Agriculture is currently experiencing the most challenging period of history due to climate change, globalisation, career expectation, social instability, and consumer patterns. This creates a death burden for farmers and growers who need to keep the food and plant production running while seeing a narrow margin profit, low business resilience, and a challenging production target. The UK government has stated the need to produce a healthy, nutritious, affordable, and resilient food system by 2032 and net zero emissions by 2050.
It is not just the labour shortage that developed countries are currently experiencing, but also the increment in crop waste due to pests and diseases; and the need to increase crop yield with technology. There is a critical need to work as a country and globally to deliver an aligned technology roadmap, investment strategy, novel food supply chain architecture, and policy roadmap to help accelerate the technology readiness level and increase productivity in the sector.
Currently, there is still a need to increase cross-collaboration across universities, associations, industrial sectors, etc. to maximise the visibility of state-of-the-art developments and increase knowledge transfer, technical skills, data sharing, and traceability. A holistic vision based on engineering, business & economics, and plant science is needed to create a solid long-term foundation for a sustainable future in the sector. But how can the current agritech ecosystem help accelerate this journey? And what would be the role of humans and robots in an autonomous future of farming?
Warwick AgriTech is following this holistic view. This joint entity combines two departments in the University of Warwick: Warwick Manufacturing Group (WMG) and the School of Life Science (SLS) with a main vision “To drive the planet towards a sustainable, healthy and secure global food system and contribute to planet stability by advancing Agri-Technologies for industry”. With a clear value proposition of transferring capabilities, technology, and knowledge acquired in other industries such as manufacturing, aerospace, etc. to the agricultural sector. Warwick Agritech seeks to add value and thus build a sustainable ecosystem for People, Planet, and Profit.
A strong ecosystem should involve Industry, Academia, and Government to support de-risk investment and innovation of businesses and help them cross the valley of death at its different stages from fundamental research to technology deployment. A key factor is contributing to translating research from agricultural needs into commercial benefits or advantages where the substantial benefits will come from a collaborative partnership based on trust, evidence, and transparency.
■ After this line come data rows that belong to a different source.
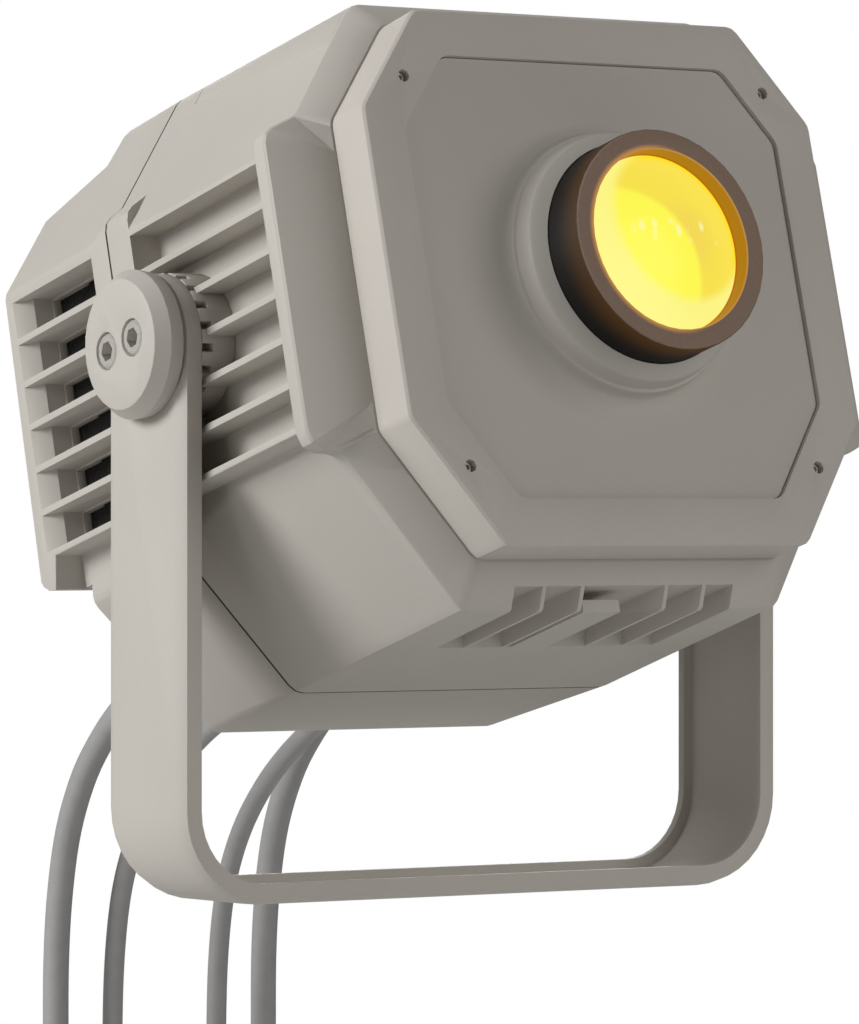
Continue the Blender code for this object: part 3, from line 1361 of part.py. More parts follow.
def intake_mesh(head, side, name):
    """Filter pad against the inside of the air windows."""
    outer = REAR_POCKET_FLOOR - WALL - GAP
    inner = outer - MESH_THICKNESS
    bottom = FIN_TOP - FIN_PITCH * (FIN_COUNT - 1) + MESH_MARGIN
    low = (min(side * outer, side * inner), REAR_POCKET_FRONT - MESH_FRONT_MARGIN, bottom)
    high = (max(side * outer, side * inner), REAR_POCKET_REAR - REAR_POCKET_EASE - MESH_REAR_MARGIN, FIN_TOP - MESH_MARGIN)
    return dress(box(name, low, high), "black_plastic", head)


# Cable entries and cables


def gland(head, name, x, z, thread, cable, length):
    """Threaded entry with a hexagon flange and a domed nut, open for its cable."""
    flange = thread * 1.25
    neck = length * 0.42
    made = lathe(name, [
        (cable / 2 + GAP, -WALL),
        (thread, -WALL),
        (thread, GAP),
        (flange, GAP),
        (flange, neck),
        (flange * 0.92, length * 0.72),
        (flange * 0.72, length - GAP),
        (cable / 2 + GAP, length - GAP),
    ], "Y", TINY_ROUND)
    fuse(made, hexagon("nut", 2.1 * flange, 2 * GAP, neck * 0.8))
    return dress(on_rear_face(made, x, z), "black_plastic", head)


def pressure_vent(head):
    radius = VENT_PLUG_RADIUS
    made = lathe("pressure_vent", [
        (0.0, -WALL),
        (radius * 0.7, -WALL),
        (radius * 0.7, GAP),
        (radius, GAP),
        (radius, VENT_PLUG_RISE - VENT_PLUG_EDGE),
        (radius * 0.85, VENT_PLUG_RISE),
        (0.0, VENT_PLUG_RISE),
    ], "Y", TINY_ROUND)
    return dress(on_rear_face(made, 0.0, VENT_PLUG_Z), "black_plastic", head)


def gland_mouth(z, length):
    """World Y and Z of a gland's mouth, and its direction, in the rest pose."""
    lean = math.atan(REAR_LEAN)
    y = rear_face(z) + length * math.cos(lean)
    high = z + length * math.sin(lean)
    turn = lean - TILT
    mouth = Vector((y * math.cos(TILT) + high * math.sin(TILT), -y * math.sin(TILT) + high * math.cos(TILT)))
    mouth.y += PIVOT_HEIGHT
    return mouth, Vector((math.cos(turn), math.sin(turn)))


def smooth_route(points, step):
    """Evenly spaced points on one smooth curve through the route's points."""
    dense = []
    count = len(points)
    for i in range(count - 1):
        before = points[max(i - 1, 0)]
        here = points[i]
        after = points[i + 1]
        beyond = points[min(i + 2, count - 1)]
        for k in range(12):
            t = k / 12
            dense.append(0.5 * ((2 * here) + (after - before) * t
                                + (2 * before - 5 * here + 4 * after - beyond) * t * t
                                + (3 * here - before - 3 * after + beyond) * t * t * t))
    dense.append(points[-1])
    total = sum((b - a).length for a, b in zip(dense, dense[1:]))
    steps = max(4, round(total / step))
    even = [dense[0]]
    walked = 0.0
    for a, b in zip(dense, dense[1:]):
        length = (b - a).length
        while len(even) < steps and walked + length >= total * len(even) / steps:
            need = total * len(even) / steps - walked
            even.append(a.lerp(b, need / length))
        walked += length
    even.append(dense[-1])
    return even


def cable_points(x, z, length, cable, route):
    mouth, direction = gland_mouth(z, length)
    flat = [mouth, mouth + direction * cable] + [Vector(p) for p in route]
    return [Vector((x, p.x, p.y)) for p in flat]


def cable(name, points, diameter):
    curve = bpy.data.curves.new(name, "CURVE")
    curve.dimensions = "3D"
    curve.bevel_depth = diameter / 2
    curve.bevel_resolution = 2
    curve.use_fill_caps = True
    even = smooth_route(points, 2.2 * diameter)
    spline = curve.splines.new("POLY")
    spline.points.add(len(even) - 1)
    for place, point in zip(spline.points, even):
        place.co = (*point, 1.0)
    made = new_object(name, curve)
    return dress(made, "grey_cable")


def connector(name, top, radius, length):
    """Sealed in-line connector hanging at a cable's end: back nut, grip body and coupling ring."""
    made = lathe(name, [
        (0.0, 0.0),
        (radius * 0.62, 0.0),
        (radius * 0.78, -length * 0.08),
        (radius * 0.78, -length * 0.28),
        (radius * 0.90, -length * 0.32),
        (radius * 0.90, -length * 0.62),
        (radius, -length * 0.64),
        (radius, -length),
        (radius * 0.80, -length),
        (radius * 0.80, -length * 0.80),
        (0.0, -length * 0.80),
    ], "Z", TINY_ROUND)
    return dress(made, "black_plastic", None, top)


def cables():
    for name, x, z, thread, diameter, length in gland_places():
        kind = name.replace("gland", "cable")
        mains = diameter == MAINS_CABLE
        route = MAINS_ROUTE if mains else DATA_ROUTE
        radius, long = MAINS_CONNECTOR if mains else DATA_CONNECTOR
        points = cable_points(x, z, length, diameter, route)
        cable(kind, points, diameter)
        end = points[-1]
        connector(name.replace("gland", "connector"), (end.x, end.y, end.z - GAP), radius, long)


# Yoke


def yoke_section(outer, inner, depth, chamfer_depth, chamfer_drop):
    """Section as (distance from the outer face, y)."""
    half = depth / 2
    return [
        (outer + chamfer_drop, -half),
        (outer, -half + chamfer_depth),
        (outer, half - chamfer_depth),
        (outer + chamfer_drop, half),
        (inner, half),
        (inner, -half),
    ]


def yoke_path(arm_top, steps=9):
    """Stations down the left arm, round the corners and up the right: place and inward direction."""
    radius = YOKE_CORNER_RADIUS
    left = -YOKE_HALF_WIDTH
    stations = [((left, arm_top), (1.0, 0.0))]
    for k in range(steps + 1):
        turn = math.pi / 2 * k / steps
        inward = (math.cos(turn), math.sin(turn))
        stations.append(((left + radius * (1 - inward[0]), radius * (1 - inward[1])), inward))
    for (x, z), (nx, nz) in list(reversed(stations)):
        stations.append(((-x, z), (-nx, nz)))
    return stations


def sweep(name, section, stations):
    rings = []
    for (x, z), (nx, nz) in stations:
        rings.append([(x + nx * away, y, z + nz * away) for away, y in section])
    return loft(name, rings)


def arm_end(side):
    """Round end of an arm about the tilt axis, with the arm's own chamfer."""
    radius = YOKE_DEPTH / 2
    outer = side * YOKE_HALF_WIDTH
    inner = side * INNER_ARM
    made = lathe("arm_end", [
        (0.0, outer),
        (radius - YOKE_CHAMFER_DEPTH, outer),
        (radius, outer - side * YOKE_CHAMFER_DROP),
        (radius, inner),
        (0.0, inner),
    ], "X", ROUND)
    return shift(made, 0.0, 0.0, PIVOT_HEIGHT)


def yoke_bracket():
    section = yoke_section(0.0, YOKE_THICKNESS, YOKE_DEPTH, YOKE_CHAMFER_DEPTH, YOKE_CHAMFER_DROP)
    made = sweep("yoke_bracket", section, yoke_path(PIVOT_HEIGHT))
    fuse(made, arm_end(-1), arm_end(1))
    half = YOKE_DEPTH / 2 - YOKE_RIM
    shallow = YOKE_THICKNESS - YOKE_CHANNEL_DEPTH
    channel = [(shallow, -half), (shallow, half), (3 * YOKE_THICKNESS, half), (3 * YOKE_THICKNESS, -half)]
    cut(made, sweep("channel", channel, yoke_path(PIVOT_HEIGHT - YOKE_CHANNEL_TOP)))
    for side in (-1, 1):
        for along in YOKE_HOLES_AT:
            boss = cylinder("boss", YOKE_BOSS_RADIUS, shallow / 2, shallow + YOKE_BOSS_RISE, "Z", SMALL_ROUND)
            fuse(made, shift(boss, side * along, 0.0, 0.0))
            hole = cylinder("hole", YOKE_HOLE_RADIUS, -YOKE_THICKNESS, 2 * YOKE_THICKNESS, "Z", TINY_ROUND)
            cut(made, shift(hole, side * along, 0.0, 0.0))
        bore = cylinder("bore", SPIGOT_RADIUS + RUNNING_GAP, side * INNER_ARM / 2, side * 2 * YOKE_HALF_WIDTH, "X", ROUND)
        cut(made, shift(bore, 0.0, 0.0, PIVOT_HEIGHT))
    return dress(made, "powder_coat")


def main():
    clear_scene()
    head = empty("head_axis", (0.0, 0.0, PIVOT_HEIGHT), -TILT)
    yoke_bracket()
    for make in (front_housing, rear_cover, seam_gasket, service_cover, front_bezel, bezel_gasket, bezel_screws,
                 front_panel, lens_barrel, barrel_seal, lens_glass, lens_ring, optics_chassis,
                 guide_rods, focus_carriage, focus_lens, focus_actuator, gobo_wheel, gobos, gobo_motor,
                 condenser_holder, condenser_lens, led_board, heat_sink, fan_housing, fan_rotor, driver_board,
                 power_supply, pressure_vent):
        make(head)
    for side, word in ((-1, "left"), (1, "right")):
        tilt_hub(head, side, "tilt_hub_" + word)
        clamp_disc(head, side, "clamp_disc_" + word)
        clamp_screws(head, side, "clamp_screw_" + word)
        intake_mesh(head, side, "intake_mesh_" + word)
    for place in gland_places():
        gland(head, *place)
    cables()


main()
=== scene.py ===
import json
import math

import bmesh
import bpy
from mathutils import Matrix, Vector


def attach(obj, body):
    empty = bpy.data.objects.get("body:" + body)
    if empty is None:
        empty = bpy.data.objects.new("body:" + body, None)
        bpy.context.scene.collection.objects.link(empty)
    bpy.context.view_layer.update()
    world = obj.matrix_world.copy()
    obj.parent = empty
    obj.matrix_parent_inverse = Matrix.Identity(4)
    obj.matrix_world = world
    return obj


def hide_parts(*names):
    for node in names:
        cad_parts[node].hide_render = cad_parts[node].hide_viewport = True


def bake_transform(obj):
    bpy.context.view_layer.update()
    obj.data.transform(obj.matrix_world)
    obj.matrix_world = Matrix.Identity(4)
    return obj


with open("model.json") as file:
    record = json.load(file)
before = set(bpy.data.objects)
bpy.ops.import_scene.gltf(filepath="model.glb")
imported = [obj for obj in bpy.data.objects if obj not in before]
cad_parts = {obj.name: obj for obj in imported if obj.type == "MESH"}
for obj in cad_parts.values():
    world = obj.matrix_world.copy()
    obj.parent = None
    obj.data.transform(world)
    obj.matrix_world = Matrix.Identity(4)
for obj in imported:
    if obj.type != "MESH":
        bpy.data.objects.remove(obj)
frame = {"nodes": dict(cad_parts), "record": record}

NODES = frame["nodes"]

# The head's own frame: it leans back by TILT about the tilt axis, and its -Y is the lens axis
TILT = math.radians(15.0)
PIVOT = Vector((0.0, 0.0, 0.2467))

# Joint between the two castings, along the head's Y, and the dark line on it: full and faded width
SEAM = 0.037
SEAM_LINE = (0.0004, 0.0009)

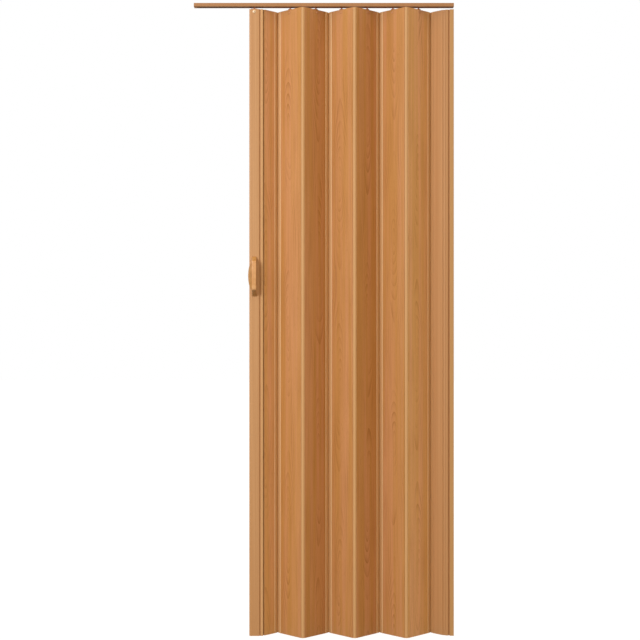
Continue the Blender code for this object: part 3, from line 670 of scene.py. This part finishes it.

Through four main research programs: Greenhouse of the Future, Agriculture as Living Factory, Post Chemical Era and One Seed Health Warwick Agritech aims to drive future changes in agriculture by integrating capabilities such as robotics, artificial Intelligence, automation, agronomy, plant genetics, entomology, crop protection, etc. The future of farming seems to be promising, however, despite the important technological progress made by universities, companies, government, etc. there is still a long way to go to continue contributing to the mass adoption of the technology and the integration of the new human roles in the future of agriculture.
Approximately 900M of people (~27% of the global workforce) work in agriculture, where the majority of the workforce belongs to more vulnerable or poor countries with less access to technologies (EU <4%). Although the technology is advancing at a strong pace, the level of opportunities in non-developed countries is not progressing at the same speed. It is necessary to carry out a critical analysis to understand the role of human beings in the future of agriculture and what the level of labour adaptability will be in this new agricultural evolution.
Technology such as automation and AI should ultimately collaborate to up-skill people’s capabilities and unlock larger-scale economic benefits along with increasing wellbeing and opportunities for humanity. Could the Fourth Agricultural Revolution be able to integrate humans and technology to maximise social, economic and sustainable benefits around the world in the next 5 to 7 years?